The issue is that if I choose to go that route there is absolutely nothing stopping the Tara player from either causing a bunch of TN14 Wp duels and chip damage with Void Wretches or just burying Aionus to save him. Or from just doing both if the buries don't work out or something else happens. I can't just pass 2-4 activations in a row on turn two when the Nothing Beast and a Void Hunter are in the middle of my crew, and if I did I wouldn't even get anything out of it as long as my opponent remembers to save two pass tokens and a high card. The whole problem with the activations is further aggravated by Tara getting a free activation every turn that doesn't give her opponent a pass token.

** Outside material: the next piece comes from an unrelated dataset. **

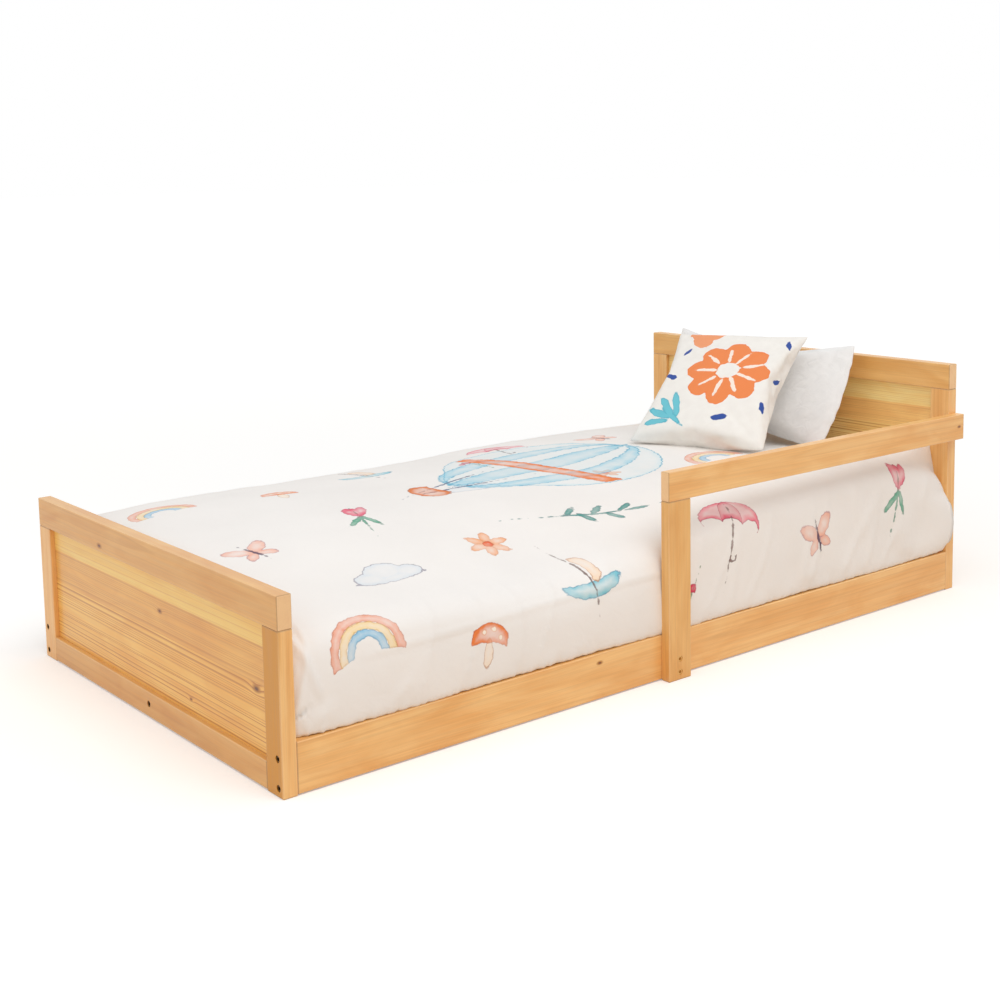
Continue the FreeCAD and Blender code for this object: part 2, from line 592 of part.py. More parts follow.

In this game my opponents plan was to just kill the Ice Golem before I got to activate it by using a bunch of attacks from a few Void Wretches, a Void Hunter, a Dead Outlaw. That didn't go to plan so instead she buried it (causing it to lose fast) and had it unbury on the opposite side of the board to where the action was. It eventually walked back to the action and got a single attack in on turn 5

I don't know how the game went, or what you or your opponent did, and it's perfectly possible that what you did was the best option at the time. But from what you say you choose not to activate the ice golem because if you did you would just be forced to pass. Since your opponent was focusing those activations on your golem, your other activations didn't change that situation at all. And so if you had tried to activate the golem and were forced to pass, it wouldn't have made a significant change to the game state to what did happen, but it would have cost Tara 2 pass tokens (effectively).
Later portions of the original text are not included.